O cineasta é figura querida em Cannes e foi um dos nomes que renovaram o cinema na década de 1990, quando causou um alvoroço no festival com "Pulp Fiction". Estrelado por Uma Thurman e John Travolta, o longa levou a Palma de Ouro em 1994 e a história do cinema contemporâneo nunca mais foi a mesma. Tarantino voltou a competir em Cannes em 2019 "Era Uma Vez em Hollywood", em 2019, que não levou nenhum prêmio, mas lhe rendeu uma indicação a vários Oscar em 2020.

As altas doses de violência e sangue, combinados com muito humor, sendo a marca do cineasta, inspiraram centenas de jovens cineastas em todo o mundo. Sobre isso, durante a masterclass, Tarantino falou e defendeu a violência no cinema como ingrediente dramático crucial. Para ele, praticamente não há violência não justificada no cinema e, até quando parece ser gratuita, tem razão de ser. A única exceção é violência com animais. "Eu gosto de filmes violentos. Algumas pessoas gostam de musicais, outras gostam de comédia pastelão. Eu gosto de filmes violentos. Acho que é algo muito cinematográfico", declarou o cineasta.
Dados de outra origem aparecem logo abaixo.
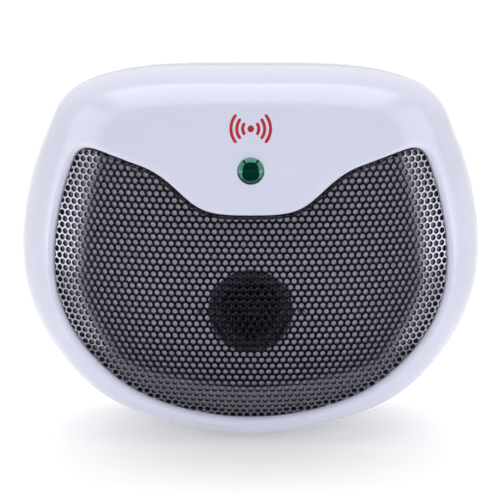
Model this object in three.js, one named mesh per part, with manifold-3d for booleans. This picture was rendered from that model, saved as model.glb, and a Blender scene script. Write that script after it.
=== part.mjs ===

Para Tarantino, há somente uma exceção: "Tenho esta grande questão sobre matar animais em filmes. Isso vale para insetos também! A menos que eu pague para ver um documentário bizarro e estranho, não vou pagar para ver morte real. Boa parte de que (a violência) funciona no cinema é porque é de faz-de-conta. É por isso que eu posso defender cenas violentas", declarou ele, que foi muito aplaudido.

Sobre "The Film Critic", quando questionado sobre o porquê do nome e, obviamente, do tema, o cineasta escondeu o jogo. No maior evento de cinema do mundo, que tem cerca de cinco mil jornalistas e/ou críticos credenciados, revelar muito sobre um filme que anuncia justamente no título que vai tratar destes profissionais pode não ser muito estratégico. "Eu morro de vontade de contar alguns monólogos dos personagens para vocês. Ia ser divertido. Talvez se tivesse menos câmeras aqui."

Talvez também se houvesse menos críticos presentes à sala. Como bem comentou Tarantino, ao estrategicamente fugir da pergunta de "por que o novo filme se chamar "crítico de cinema", esta é "uma longa história". Provavelmente são os críticos que vão estar sob as lentes violentas do cineasta.